Ces campagnes annuelles de prélèvements seront complétées par un suivi continu effectué grâce à une dizaine de capteurs automatisés qui enverront le résultat de leurs mesures, par satellite, jusqu'à un centre du CEA en Métropole.

Sur un plan scientifique, ce dispositif peut paraître satisfaisant. Toutefois, il n'en demeure pas moins qu'il ne suffira certainement pas à apaiser toutes les craintes des populations concernées.

La surveillance de la radioactivité n'a pas, en effet, qu'un objectif scientifique, elle doit être aussi motivée par le souci de maintenir la confiance du public.

La mise en place ou le maintien d'une telle surveillance passe donc par le choix d'une institution, existante ou à créer, dont le sérieux, l'honnêteté et surtout la permanence ne pourront pas être mis en doute.

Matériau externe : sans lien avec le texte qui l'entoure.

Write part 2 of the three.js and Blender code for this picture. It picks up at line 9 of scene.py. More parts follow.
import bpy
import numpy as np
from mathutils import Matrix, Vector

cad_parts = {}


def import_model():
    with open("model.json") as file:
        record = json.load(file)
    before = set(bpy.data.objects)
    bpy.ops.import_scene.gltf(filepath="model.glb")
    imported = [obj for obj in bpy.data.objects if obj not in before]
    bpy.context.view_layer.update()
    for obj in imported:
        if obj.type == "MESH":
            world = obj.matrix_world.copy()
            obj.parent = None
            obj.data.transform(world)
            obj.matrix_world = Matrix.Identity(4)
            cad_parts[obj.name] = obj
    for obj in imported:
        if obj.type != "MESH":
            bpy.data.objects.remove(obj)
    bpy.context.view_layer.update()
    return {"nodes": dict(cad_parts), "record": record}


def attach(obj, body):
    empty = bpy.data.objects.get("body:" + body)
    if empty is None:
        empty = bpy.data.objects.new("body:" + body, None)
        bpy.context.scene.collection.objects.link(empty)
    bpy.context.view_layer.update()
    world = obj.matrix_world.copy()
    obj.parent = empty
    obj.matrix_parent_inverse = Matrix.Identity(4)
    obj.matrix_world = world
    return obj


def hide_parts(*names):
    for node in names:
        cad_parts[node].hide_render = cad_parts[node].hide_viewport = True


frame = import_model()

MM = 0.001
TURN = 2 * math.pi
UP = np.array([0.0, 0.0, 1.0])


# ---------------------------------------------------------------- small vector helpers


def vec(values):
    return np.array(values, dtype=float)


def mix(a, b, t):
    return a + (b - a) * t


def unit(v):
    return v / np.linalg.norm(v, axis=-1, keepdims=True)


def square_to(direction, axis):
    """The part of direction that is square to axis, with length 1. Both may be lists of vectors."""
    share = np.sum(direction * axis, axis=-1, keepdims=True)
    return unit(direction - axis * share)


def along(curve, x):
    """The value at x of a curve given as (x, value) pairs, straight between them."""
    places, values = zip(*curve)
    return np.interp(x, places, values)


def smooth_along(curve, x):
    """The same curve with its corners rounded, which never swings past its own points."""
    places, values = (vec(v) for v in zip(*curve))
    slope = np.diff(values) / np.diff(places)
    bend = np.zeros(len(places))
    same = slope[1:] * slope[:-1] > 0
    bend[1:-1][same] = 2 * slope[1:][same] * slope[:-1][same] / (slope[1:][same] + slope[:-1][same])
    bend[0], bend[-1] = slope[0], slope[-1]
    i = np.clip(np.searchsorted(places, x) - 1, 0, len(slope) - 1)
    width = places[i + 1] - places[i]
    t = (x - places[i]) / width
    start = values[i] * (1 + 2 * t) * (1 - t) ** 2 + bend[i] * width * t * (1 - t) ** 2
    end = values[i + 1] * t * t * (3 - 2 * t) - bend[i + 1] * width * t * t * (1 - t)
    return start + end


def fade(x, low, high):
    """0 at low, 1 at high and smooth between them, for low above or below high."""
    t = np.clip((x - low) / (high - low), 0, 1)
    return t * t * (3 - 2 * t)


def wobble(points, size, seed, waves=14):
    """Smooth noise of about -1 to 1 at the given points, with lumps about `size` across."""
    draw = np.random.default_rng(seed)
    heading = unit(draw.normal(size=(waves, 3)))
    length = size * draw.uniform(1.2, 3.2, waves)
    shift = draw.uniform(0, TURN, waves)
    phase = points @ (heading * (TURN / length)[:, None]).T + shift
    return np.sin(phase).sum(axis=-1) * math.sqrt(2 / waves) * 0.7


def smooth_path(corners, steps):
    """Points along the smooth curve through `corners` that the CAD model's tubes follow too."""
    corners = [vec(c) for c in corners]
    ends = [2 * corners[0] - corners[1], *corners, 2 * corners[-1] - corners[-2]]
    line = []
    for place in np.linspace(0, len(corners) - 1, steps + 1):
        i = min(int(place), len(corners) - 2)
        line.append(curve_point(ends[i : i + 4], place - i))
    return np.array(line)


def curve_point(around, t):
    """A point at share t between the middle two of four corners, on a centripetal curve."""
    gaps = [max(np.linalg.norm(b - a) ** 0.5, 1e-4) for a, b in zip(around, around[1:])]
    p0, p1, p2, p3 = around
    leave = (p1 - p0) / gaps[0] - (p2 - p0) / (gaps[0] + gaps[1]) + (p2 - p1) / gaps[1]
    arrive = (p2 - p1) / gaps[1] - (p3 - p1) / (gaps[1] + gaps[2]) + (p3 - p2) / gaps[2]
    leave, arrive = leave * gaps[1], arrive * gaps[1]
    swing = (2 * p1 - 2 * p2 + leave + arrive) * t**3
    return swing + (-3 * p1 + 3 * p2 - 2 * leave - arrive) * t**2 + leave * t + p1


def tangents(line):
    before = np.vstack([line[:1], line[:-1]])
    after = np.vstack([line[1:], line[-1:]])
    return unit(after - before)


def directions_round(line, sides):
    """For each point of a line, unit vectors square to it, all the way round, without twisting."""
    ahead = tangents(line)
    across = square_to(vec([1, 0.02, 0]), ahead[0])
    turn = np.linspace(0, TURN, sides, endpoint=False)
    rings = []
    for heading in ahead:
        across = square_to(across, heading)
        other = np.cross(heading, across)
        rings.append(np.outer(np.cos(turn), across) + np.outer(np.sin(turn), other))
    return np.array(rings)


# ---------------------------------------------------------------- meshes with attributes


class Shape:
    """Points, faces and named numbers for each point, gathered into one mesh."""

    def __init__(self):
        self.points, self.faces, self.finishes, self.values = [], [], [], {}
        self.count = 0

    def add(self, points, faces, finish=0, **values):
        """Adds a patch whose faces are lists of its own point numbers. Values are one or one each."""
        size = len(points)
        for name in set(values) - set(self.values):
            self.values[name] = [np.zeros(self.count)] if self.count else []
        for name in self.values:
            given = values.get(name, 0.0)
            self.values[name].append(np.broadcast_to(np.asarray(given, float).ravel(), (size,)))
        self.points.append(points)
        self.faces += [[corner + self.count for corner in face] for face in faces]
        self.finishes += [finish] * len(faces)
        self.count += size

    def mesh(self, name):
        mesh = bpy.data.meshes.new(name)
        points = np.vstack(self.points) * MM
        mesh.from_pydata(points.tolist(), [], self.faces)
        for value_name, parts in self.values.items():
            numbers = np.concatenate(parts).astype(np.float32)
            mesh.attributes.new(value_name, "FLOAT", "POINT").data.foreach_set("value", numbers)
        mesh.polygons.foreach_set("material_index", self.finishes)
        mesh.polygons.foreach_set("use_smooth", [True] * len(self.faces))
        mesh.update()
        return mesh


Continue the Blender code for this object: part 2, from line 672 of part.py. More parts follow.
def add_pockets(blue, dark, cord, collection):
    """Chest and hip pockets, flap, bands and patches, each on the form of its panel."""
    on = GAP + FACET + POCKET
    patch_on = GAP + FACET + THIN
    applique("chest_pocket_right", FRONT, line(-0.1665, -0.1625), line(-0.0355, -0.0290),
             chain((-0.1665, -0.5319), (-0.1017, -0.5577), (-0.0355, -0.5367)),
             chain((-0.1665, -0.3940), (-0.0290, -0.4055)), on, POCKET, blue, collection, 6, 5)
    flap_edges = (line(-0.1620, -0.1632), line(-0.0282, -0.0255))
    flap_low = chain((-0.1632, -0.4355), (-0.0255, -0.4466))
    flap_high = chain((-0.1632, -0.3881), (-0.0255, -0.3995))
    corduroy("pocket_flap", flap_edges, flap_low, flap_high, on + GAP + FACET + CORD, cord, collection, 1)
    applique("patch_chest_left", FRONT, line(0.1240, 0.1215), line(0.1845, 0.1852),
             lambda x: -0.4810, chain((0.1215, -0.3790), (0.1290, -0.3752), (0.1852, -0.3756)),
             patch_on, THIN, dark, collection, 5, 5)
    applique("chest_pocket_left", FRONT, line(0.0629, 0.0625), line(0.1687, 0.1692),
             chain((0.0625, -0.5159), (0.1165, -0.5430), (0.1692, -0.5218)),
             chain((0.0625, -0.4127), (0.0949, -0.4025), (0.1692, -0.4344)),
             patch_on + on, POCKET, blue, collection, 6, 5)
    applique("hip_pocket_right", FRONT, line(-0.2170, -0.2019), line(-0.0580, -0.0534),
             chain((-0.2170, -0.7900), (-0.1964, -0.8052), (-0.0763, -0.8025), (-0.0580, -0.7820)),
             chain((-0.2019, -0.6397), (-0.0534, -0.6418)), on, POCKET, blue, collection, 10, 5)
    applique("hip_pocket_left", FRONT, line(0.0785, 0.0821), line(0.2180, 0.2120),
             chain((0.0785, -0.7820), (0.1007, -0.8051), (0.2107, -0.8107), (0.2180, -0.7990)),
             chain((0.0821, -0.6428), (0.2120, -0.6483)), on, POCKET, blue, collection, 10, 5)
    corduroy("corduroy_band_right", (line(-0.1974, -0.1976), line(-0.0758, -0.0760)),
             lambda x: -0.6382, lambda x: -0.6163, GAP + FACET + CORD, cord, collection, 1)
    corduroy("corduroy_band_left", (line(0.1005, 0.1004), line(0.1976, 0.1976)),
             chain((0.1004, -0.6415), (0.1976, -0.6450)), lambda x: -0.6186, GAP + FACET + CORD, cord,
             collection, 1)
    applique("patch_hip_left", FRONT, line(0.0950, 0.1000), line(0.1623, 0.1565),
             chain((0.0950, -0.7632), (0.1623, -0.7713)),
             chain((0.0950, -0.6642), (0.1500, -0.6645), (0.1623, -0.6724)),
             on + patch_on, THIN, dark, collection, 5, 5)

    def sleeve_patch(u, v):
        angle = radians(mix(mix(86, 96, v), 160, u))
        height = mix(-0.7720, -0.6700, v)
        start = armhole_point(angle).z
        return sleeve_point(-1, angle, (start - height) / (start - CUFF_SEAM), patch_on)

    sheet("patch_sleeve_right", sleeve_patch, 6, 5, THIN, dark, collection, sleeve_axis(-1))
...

A propos de la surveillance des installations de stockage de déchets radioactifs, un groupe de sociologues faisait d'ailleurs remarquer que "le choix d'un dispositif de régulation et de surveillance ne relève pas d'une détermination scientifique, c'est essentiellement un choix politique" . 92 ( * )

Dans ces conditions, il conviendrait donc :

- de prévoir dès maintenant un dispositif de surveillance de la radioactivité permanent et qui, en tout état de cause, restera actif bien au-delà de la période de dix années actuellement envisagée ;

- de mettre en place immédiatement une signalétique aussi indestructible que possible indiquant que les deux atolls sont susceptibles d'être contaminés par de la radioactivité. Plusieurs instances ont recommandé, pour cela, la construction de pyramides de cuivre portant le signe de la radioactivité ;

- de rapprocher, à terme, ce dispositif de surveillance de la radioactivité des populations polynésiennes concernées, en confiant cette tâche au Laboratoire d'étude et de surveillance de l'environnement de l'Institut de protection et de sûreté nucléaire (IPSN) installé à Tahiti et actuellement chargé du suivi de la radioactivité pour toute la Polynésie française, mais à l'exception de Mururoa et de Fangataufa ;

- de chercher à former des étudiants polynésiens aux techniques de mesure et de surveillance de la radioactivité pour qu'à terme, la responsabilité des contrôles puisse être assurée localement même si la Métropole doit continuer à en assumer les frais ;

- de lever le "secret défense" et plus généralement de laisser le libre accès à toutes les données indispensables pour contrôler et apprécier les conséquences environnementales et éventuellement sanitaires des essais nucléaires.

* 92 Enjeux sociaux de la surveillance institutionnelle des stockages profonds de déchets radioactifs, Op. déjà cité, page 43.